■ Task prompt: Extract all data as written.

#### Available data ####

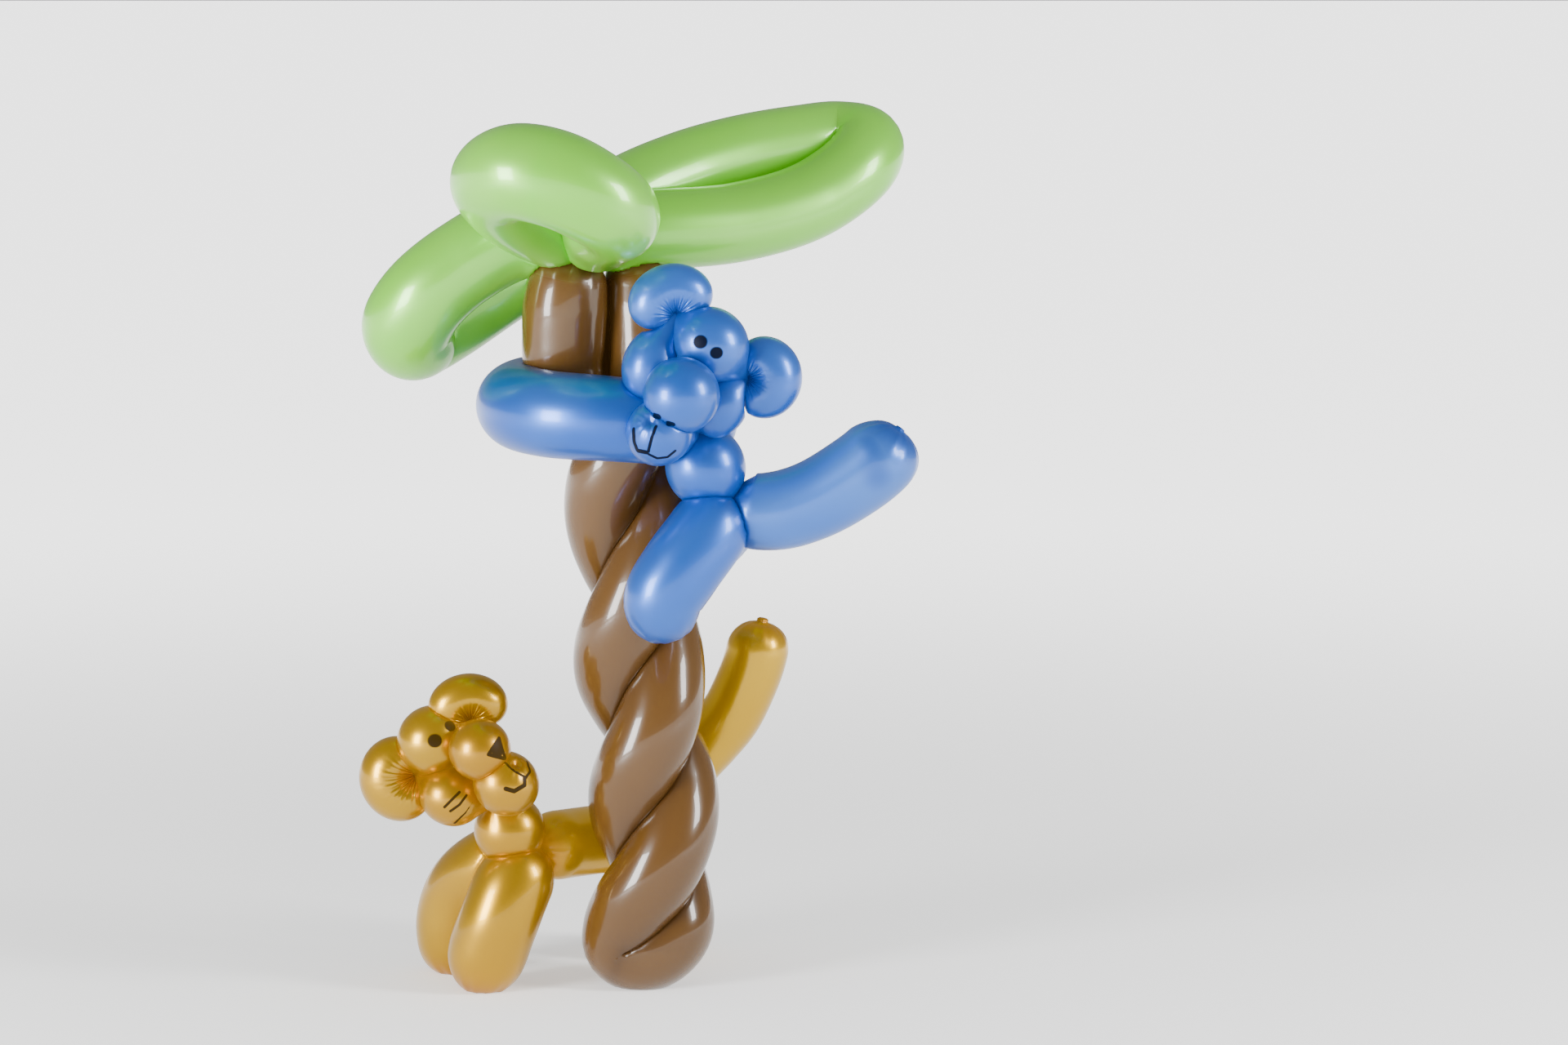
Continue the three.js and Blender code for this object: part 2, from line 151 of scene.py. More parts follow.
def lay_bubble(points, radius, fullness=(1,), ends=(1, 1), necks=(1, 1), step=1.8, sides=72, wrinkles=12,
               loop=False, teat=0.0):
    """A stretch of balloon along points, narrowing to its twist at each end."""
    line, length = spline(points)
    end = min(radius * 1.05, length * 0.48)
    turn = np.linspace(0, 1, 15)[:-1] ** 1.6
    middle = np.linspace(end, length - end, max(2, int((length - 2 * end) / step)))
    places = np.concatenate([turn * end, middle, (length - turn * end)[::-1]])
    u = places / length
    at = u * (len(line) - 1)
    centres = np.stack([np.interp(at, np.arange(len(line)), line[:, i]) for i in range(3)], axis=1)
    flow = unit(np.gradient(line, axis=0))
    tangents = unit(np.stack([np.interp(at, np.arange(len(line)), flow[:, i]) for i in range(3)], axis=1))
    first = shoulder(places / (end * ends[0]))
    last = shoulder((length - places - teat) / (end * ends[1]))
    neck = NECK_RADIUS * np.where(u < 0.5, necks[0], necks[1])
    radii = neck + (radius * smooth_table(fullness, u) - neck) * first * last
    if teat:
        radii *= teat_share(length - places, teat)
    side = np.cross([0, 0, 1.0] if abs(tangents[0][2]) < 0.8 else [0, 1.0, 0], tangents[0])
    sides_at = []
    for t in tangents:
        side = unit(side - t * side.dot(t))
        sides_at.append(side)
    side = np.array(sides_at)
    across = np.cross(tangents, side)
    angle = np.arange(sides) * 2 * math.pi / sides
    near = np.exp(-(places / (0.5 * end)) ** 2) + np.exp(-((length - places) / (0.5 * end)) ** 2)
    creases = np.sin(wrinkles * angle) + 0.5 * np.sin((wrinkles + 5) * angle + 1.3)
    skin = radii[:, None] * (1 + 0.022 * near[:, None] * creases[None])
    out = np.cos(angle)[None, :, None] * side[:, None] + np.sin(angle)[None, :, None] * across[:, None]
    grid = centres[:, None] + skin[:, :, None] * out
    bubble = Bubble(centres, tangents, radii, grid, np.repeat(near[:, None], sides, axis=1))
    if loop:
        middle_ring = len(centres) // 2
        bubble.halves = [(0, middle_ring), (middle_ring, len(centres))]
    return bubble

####

■ Exercise answer:
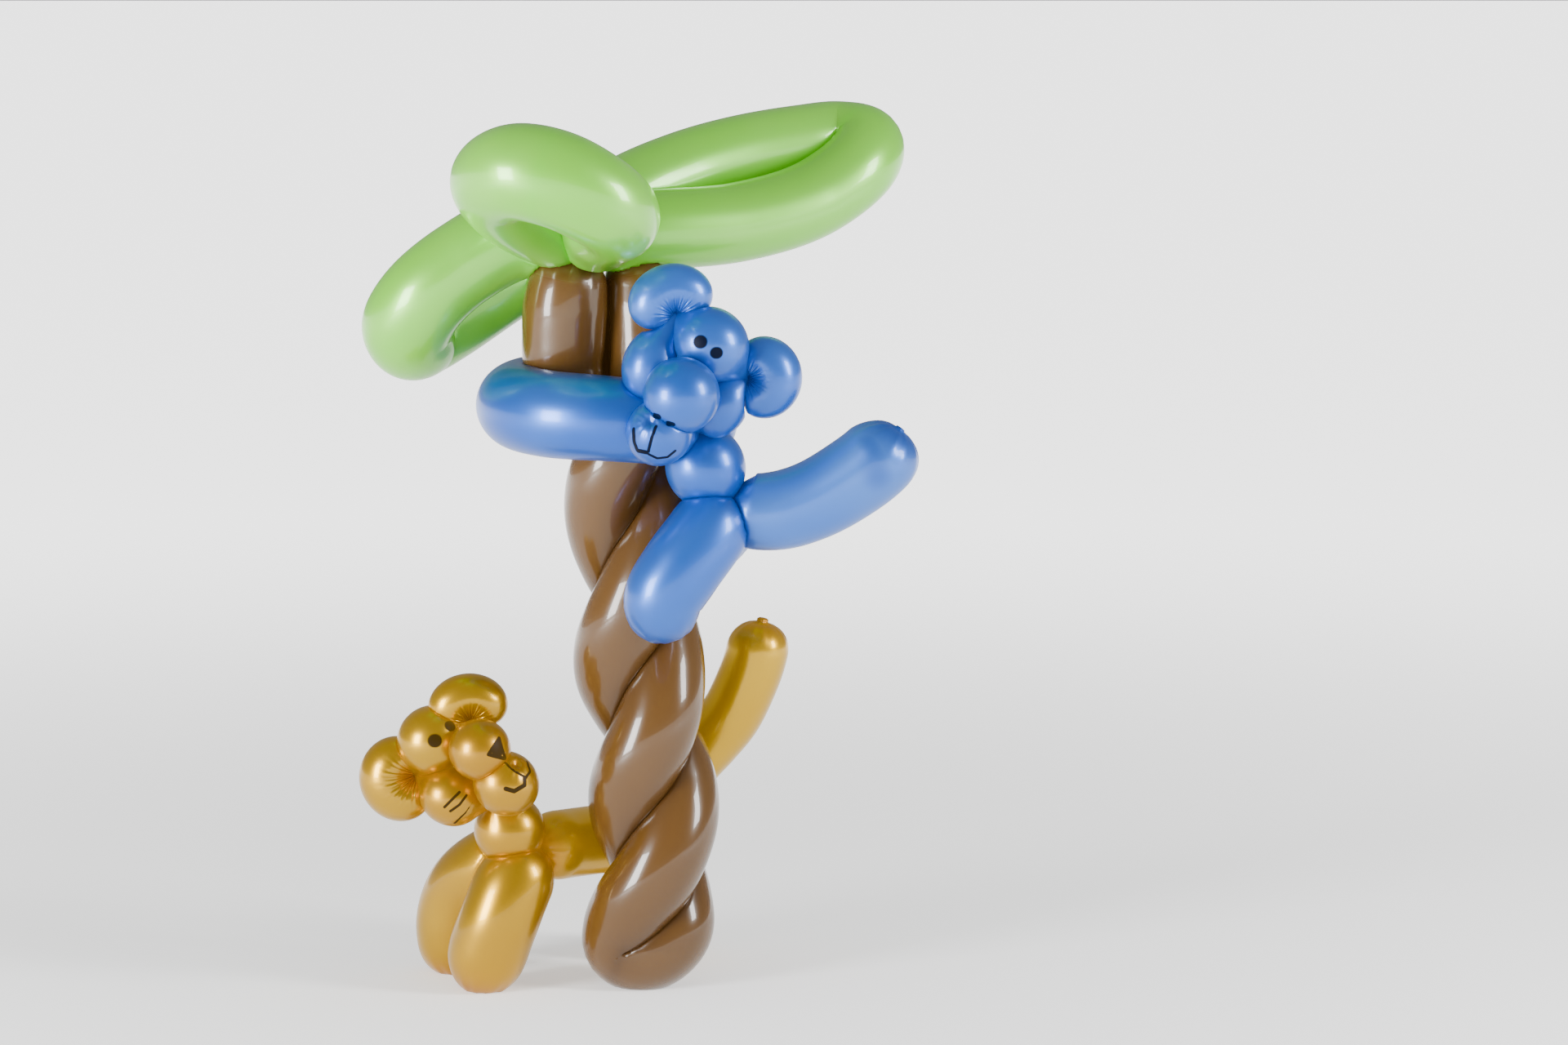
Continue the three.js and Blender code for this object: part 2, from line 151 of scene.py. More parts follow.
def lay_bubble(points, radius, fullness=(1,), ends=(1, 1), necks=(1, 1), step=1.8, sides=72, wrinkles=12,
               loop=False, teat=0.0):
    """A stretch of balloon along points, narrowing to its twist at each end."""
    line, length = spline(points)
    end = min(radius * 1.05, length * 0.48)
    turn = np.linspace(0, 1, 15)[:-1] ** 1.6
    middle = np.linspace(end, length - end, max(2, int((length - 2 * end) / step)))
    places = np.concatenate([turn * end, middle, (length - turn * end)[::-1]])
    u = places / length
    at = u * (len(line) - 1)
    centres = np.stack([np.interp(at, np.arange(len(line)), line[:, i]) for i in range(3)], axis=1)
    flow = unit(np.gradient(line, axis=0))
    tangents = unit(np.stack([np.interp(at, np.arange(len(line)), flow[:, i]) for i in range(3)], axis=1))
    first = shoulder(places / (end * ends[0]))
    last = shoulder((length - places - teat) / (end * ends[1]))
    neck = NECK_RADIUS * np.where(u < 0.5, necks[0], necks[1])
    radii = neck + (radius * smooth_table(fullness, u) - neck) * first * last
    if teat:
        radii *= teat_share(length - places, teat)
    side = np.cross([0, 0, 1.0] if abs(tangents[0][2]) < 0.8 else [0, 1.0, 0], tangents[0])
    sides_at = []
    for t in tangents:
        side = unit(side - t * side.dot(t))
        sides_at.append(side)
    side = np.array(sides_at)
    across = np.cross(tangents, side)
    angle = np.arange(sides) * 2 * math.pi / sides
    near = np.exp(-(places / (0.5 * end)) ** 2) + np.exp(-((length - places) / (0.5 * end)) ** 2)
    creases = np.sin(wrinkles * angle) + 0.5 * np.sin((wrinkles + 5) * angle + 1.3)
    skin = radii[:, None] * (1 + 0.022 * near[:, None] * creases[None])
    out = np.cos(angle)[None, :, None] * side[:, None] + np.sin(angle)[None, :, None] * across[:, None]
    grid = centres[:, None] + skin[:, :, None] * out
    bubble = Bubble(centres, tangents, radii, grid, np.repeat(near[:, None], sides, axis=1))
    if loop:
        middle_ring = len(centres) // 2
        bubble.halves = [(0, middle_ring), (middle_ring, len(centres))]
    return bubble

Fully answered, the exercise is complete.